La Gran Vía se ha convertido en un zafio shopping mall de franquicias y no se puede ya casi caminar por plazas ocupadas por mesas de bares
La democracia la inventó gente que paseaba por la calle, iba al mercado, se sentaba a discutir en las plazas de las ciudades griegas. La democracia y la ciudad son la una el espejo de la otra porque las dos consisten en el uso libre y conflictivo, pero nunca violento, del espacio público, que es el lugar de encuentro entre los intereses y los empeños de cada uno y los valores comunes a todos; valores que no tienen nada de sublimes, ni de abstractos, porque consisten en la organización práctica de lo muy variado y complicado, la búsqueda de soluciones factibles que beneficien a la mayoría y respeten a los que por un motivo u otro son minoritarios o se queden al margen.
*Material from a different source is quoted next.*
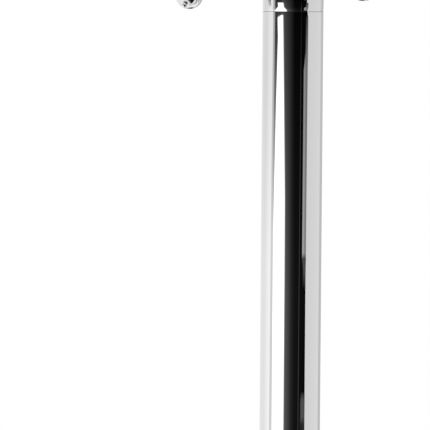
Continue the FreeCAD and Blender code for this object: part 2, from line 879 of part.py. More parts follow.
def make_outlet_nose():
    """Flared nose at the end of the spout, threaded for the aerator. Heights are from the tube's end."""
    lip = spout_radius + slip + nose_wall
    waist = lip + nose_wall / 2
    thread = aerator_thread + slip
    bead_top = nose_socket - bead_lip
    return turned(
        (spout_radius + slip, nose_socket),
        (lip, nose_socket),
        (lip, bead_top),
        ((lip + nose_wall + bead_lip, bead_top - nose_wall), (lip, bead_top - 2 * nose_wall)),
        ((waist, -nose_waist), (nose_radius - nose_wall, nose_roll - nose_length)),
        ((nose_radius, nose_roll_middle - nose_length), (nose_radius - nose_wall / 2, -nose_length)),
        (thread, -nose_length),
        (thread, -nose_length + aerator_depth),
        (spout_radius - spout_wall, -nose_length + aerator_depth),
        (spout_radius - spout_wall, 0),
        (spout_radius + slip, 0),
    )


def make_aerator_washer():
    top = -nose_length + aerator_depth
    return pipe(aerator_thread - slip, aerator_lip, top - aerator_washer_height, top)


def make_aerator_housing():
    """Threaded ring with a rim, and two flats on the rim for a spanner."""
    bore = aerator_thread - aerator_wall
    top = -nose_length + aerator_depth - aerator_washer_height
    bottom = -nose_length - aerator_rim_height
    ledge = bottom + aerator_wall
    housing = turned(
        (bore, top),
        (aerator_thread, top),
        (aerator_thread, -nose_length),
        (aerator_rim, -nose_length),
        (aerator_rim, bottom),
        (aerator_lip, bottom),
        (aerator_lip, ledge),
        (bore, ledge),
    )
    flat = 2 * aerator_rim - 2 * bead_lip
    for side in (-1, 1):
        x = side * (flat / 2 + bead_lip) - bead_lip
        cutter = Part.makeBox(2 * bead_lip, flat, aerator_rim_height, Vector(x, -flat / 2, bottom))
        housing = housing.cut(cutter)
    return housing


def make_aerator_insert():
    """Plastic stream former with rings of holes."""
    start = -nose_length - aerator_rim_height + aerator_wall
    insert = rod(aerator_thread - aerator_wall - slip, start, start + mesh_length)
    insert = insert.cut(rod(mesh_hole, start, start + mesh_length))
    for ring in range(1, mesh_rings + 1):
        count = mesh_count_step * ring
        for k in range(count):
            turn = math.radians(FULL * k / count)
            x = ring * mesh_pitch * math.cos(turn)
            y = ring * mesh_pitch * math.sin(turn)
            insert = insert.cut(rod(mesh_hole, start, start + mesh_length, x, y))
    return insert


def at_outlet(shape):
    return shape.translated(Vector(0, -2 * spout_bend, bend_height() - spout_drop))


# ---- floor cover ---------------------------------------------------------------------------------
def make_floor_cover():
    """Spun cover: rim, step, a roll that turns into a hollow, and a neck with a seal groove."""
    rim = foot_radius + cover_overhang
    shoulder = foot_radius + cover_shoulder
    meet = cover_neck + cover_hollow
    width = shoulder - meet
    middle = (cover_turn ** 2 - cover_step ** 2 - width ** 2) / (2 * (cover_turn - cover_step))
    roll = cover_turn - middle

    def roll_arc(radius, start_width):
        start = math.acos(start_width / radius)
        half_way = (start + math.pi / 2) / 2
        return ((meet + radius * math.cos(half_way), middle + radius * math.sin(half_way)),
                (meet, middle + radius))

    hollow_middle = cover_turn + cover_hollow

    def hollow_arc(radius, end_height):
        end = math.asin((hollow_middle - end_height) / radius)
        half_way = (end + math.pi / 2) / 2
        return ((meet - radius * math.cos(half_way), hollow_middle - radius * math.sin(half_way)),
                (meet - radius * math.cos(end), end_height))

    inside_roll = roll - cover_wall
    inside_step = middle + math.sqrt(inside_roll ** 2 - (width - cover_wall) ** 2)
    bore = column_radius + cover_fit
    bead_start = cover_top - cover_bead_height
    inside_arc = hollow_arc(cover_hollow + cover_wall, cover_ceiling)
    inside_half_way, inside_top = roll_arc(inside_roll, width - cover_wall)
    ledge = cover_step - cover_lip
    cover = turned(
        (rim, apart),
        (rim, cover_rim),
        ((shoulder + BULGE * (rim - shoulder), cover_rim + BULGE * (ledge - cover_rim)), (shoulder, ledge)),
        (shoulder, cover_step),
        roll_arc(roll, width),
        hollow_arc(cover_hollow, hollow_middle),
        (cover_neck, bead_start),
        ((cover_neck + cover_bead, (bead_start + cover_top) / 2), (cover_neck, cover_top)),
        (bore, cover_top),
        (bore, cover_ceiling),
        inside_arc[1],
        (inside_arc[0], inside_top),
        (inside_half_way, (shoulder - cover_wall, inside_step)),
        (shoulder - cover_wall, ledge - cover_wall),
        (rim - cover_wall, cover_rim - cover_wall),
        (rim - cover_wall, apart),
    )
    half_groove = cover_ring_section / 2 + run
    return cover.cut(pipe(bore + cover_ring_section, bore - apart, cover_ring_height - half_groove,
                          cover_ring_height + half_groove))


def make_cover_ring():
    return round_seal(column_radius + cover_ring_section / 2, cover_ring_height, cover_ring_section)


def main():
    os.makedirs("parts", exist_ok=True)
    sides = {"hot": -1, "cold": 1}
    drops = {"hot": shut_drop, "cold": shut_drop - cold_open}
    save("foot", make_foot())
    save("foot_set_screws", *foot_screw_shapes(set_screw))
    save("inlet_filters", *[make_inlet_filter(side) for side in sides.values()])
    save("riser_foot_seals", *[riser_seal(side, foot_seal_height()) for side in sides.values()])
    save("riser_head_seals", *[riser_seal(side, head_seal_height()) for side in sides.values()])
    save("column_tube", make_column())
    save("column_spigot", make_spigot())
    save("spigot_bolts", *[make_spigot_bolt(side) for side in sides.values()])
    save("column_set_screw", column_screw_shape(set_screw))
    save("joint_ring", make_joint_ring())
    save("mixer_body", make_body())
    for name, side in sides.items():
        drop = drops[name]
        save(name + "_check_valve", make_check_valve(side))
        save(name + "_riser_pipe", make_riser_pipe(side))
        save(name + "_seat_seal", outward(make_seat_seal(), side))
        save(name + "_fixed_disc", outward(make_disc(fixed_disc_start, 0), side, shut_drop))
        save(name + "_valve_housing", outward(make_valve_housing(), side))
        save(name + "_housing_washer", outward(make_housing_washer(), side))
        save(name + "_bonnet", outward(make_bonnet(), side))
        save(name + "_moving_disc", outward(make_disc(moving_disc_start, QUARTER), side, drop))
        save(name + "_spindle", outward(make_spindle(), side, drop))
        save(name + "_spindle_seal", outward(make_spindle_seal(), side))
        save(name + "_spindle_clip", outward(make_spindle_clip(), side, drop))
        save(name + "_lever", outward(make_lever(), side, drop))
        save(name + "_finial", outward(make_finial(), side, drop))
        save(name + "_lever_screw", outward(make_lever_screw(), side, drop))
        save(name + "_index_cap", outward(make_index_cap(), side, drop))
    save("swivel_bush", make_swivel_bush())
    save("spout_stop_screw", make_stop_screw())
    save("spout_base", make_spout_base())
    save("spout_seals", *[make_base_seal(height) for height in base_seal_heights()])
    save("spout_tube", make_spout_tube())
    save("spout_collar", make_spout_collar())
    save("collar_set_screw", collar_screw_shape(set_screw))
    save("outlet_nose", at_outlet(make_outlet_nose()))
    save("aerator_washer", at_outlet(make_aerator_washer()))
    save("aerator_housing", at_outlet(make_aerator_housing()))
    save("aerator_insert", at_outlet(make_aerator_insert()))
    save("floor_cover", make_floor_cover())
    save("cover_o_ring", make_cover_ring())


main()
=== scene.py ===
import math

import bpy
from mathutils import Matrix, Vector


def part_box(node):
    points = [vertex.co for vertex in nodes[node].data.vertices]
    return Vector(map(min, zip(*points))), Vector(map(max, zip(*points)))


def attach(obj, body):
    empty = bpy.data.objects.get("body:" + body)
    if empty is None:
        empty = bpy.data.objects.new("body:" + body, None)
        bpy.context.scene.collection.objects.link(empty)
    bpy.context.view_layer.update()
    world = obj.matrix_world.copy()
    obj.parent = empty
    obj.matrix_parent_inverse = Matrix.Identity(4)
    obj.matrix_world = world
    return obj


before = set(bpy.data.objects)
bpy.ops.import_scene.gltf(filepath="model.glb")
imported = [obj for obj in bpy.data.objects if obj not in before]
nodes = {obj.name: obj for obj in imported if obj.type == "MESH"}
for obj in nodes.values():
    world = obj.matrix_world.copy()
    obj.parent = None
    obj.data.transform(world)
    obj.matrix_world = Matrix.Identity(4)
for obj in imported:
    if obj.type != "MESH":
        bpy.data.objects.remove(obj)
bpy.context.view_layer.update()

MM = 0.001


# ---------------------------------------------------------------- colours and nodes

def colour(hex_code):
    """An sRGB hex value as the linear colour that a shader works in."""
    channels = [int(hex_code[i:i + 2], 16) / 255 for i in (1, 3, 5)]
    linear = [c / 12.92 if c <= 0.04045 else ((c + 0.055) / 1.055) ** 2.4 for c in channels]
    return (*linear, 1.0)


def add(tree, kind, inputs=None, **settings):
    """Adds one node. An input is a number, a colour or another node's output. Settings are the node's own
    fields."""
    new = tree.nodes.new("ShaderNode" + kind)
    for name, value in settings.items():
        setattr(new, name, value)
    for socket, value in (inputs or {}).items():
        if isinstance(value, bpy.types.NodeSocket):
            tree.links.new(value, new.inputs[socket])
        else:
            new.inputs[socket].default_value = value
    return new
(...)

Por eso ofenden tanto a nuestro instinto democrático las ocupaciones insolentes de lo que es de todos, la privatización de lo que por naturaleza es público, el uso de la calle, la tranquilidad de ir por ella sin miedo a que nos asalten o a que nos humillen y sin necesidad de recluirnos en urbanizaciones cerradas o en centros comerciales patrullados por vigilantes con pistolas.
Como la ciudad es un lugar tan simbólico, los símbolos, los nombres son fundamentales en ella. Y hay que tener una idea muy bárbara de lo que es la vida ciudadana para vender a compañías privadas los nombres de los espacios y los servicios públicos, para dejar que las aceras y las plazas sean completamente ocupadas por terrazas de restaurantes y por esas armazones brutales que se usan ahora en España para burlar las prohibiciones de la ley antitabaco. Vuelvo a Madrid y tomo el metro y cada vez que oigo por los altavoces el nuevo nombre de la línea 2 o la estación de Sol me siento ultrajado en mi ciudadanía. Los nombres son tan públicos como los lugares que designan. Privatizar el nombre de una línea de metro llamándole “Vodafone” es una usurpación de algo tan colectivo y público por naturaleza como el aire de la calle, como las palabras del idioma.
Da escalofrío pensar que una ciudad como Madrid, tan rica de texturas, tan resistente a tantos infortunios, lleve tantos años en manos de una derecha oscurantista, analfabeta, entregada a todos los especuladores, capaz de permitir que la Gran Vía se convierta en un zafio shopping mall de franquicias, que no se pueda ya casi caminar por plazas ocupadas en su totalidad por mesas de bares. Hay una privatización de la mirada igual que la hay de los nombres y de los lugares. Una noche caliente de julio, todavía con la extrañeza del regreso, llegamos a la plaza de la Villa de París y está cerrada y vallada por obras, ocupada por máquinas y zanjas. Era una de las pocas plazas de Madrid en la que todavía se disfrutaba tranquilamente del espacio público. Ahora parece que la van a ocupar el Tribunal Supremo y la Audiencia Nacional con el desapego insolente hacia la ciudadanía que suelen mostrar en España las instituciones oficiales. Nos hace falta una Jane Jacobs, una urgente sublevación cívica.
Muerte y vida de las grandes ciudades. Jane Jacobs. Presentaciones de Zaida Muxí, Blanca G. Valdivia y Manuel Delgado. Traducción de Ángel Abad y Ana Useros. Capitán Swing. Madrid, 2011. 487 páginas. 22 euros.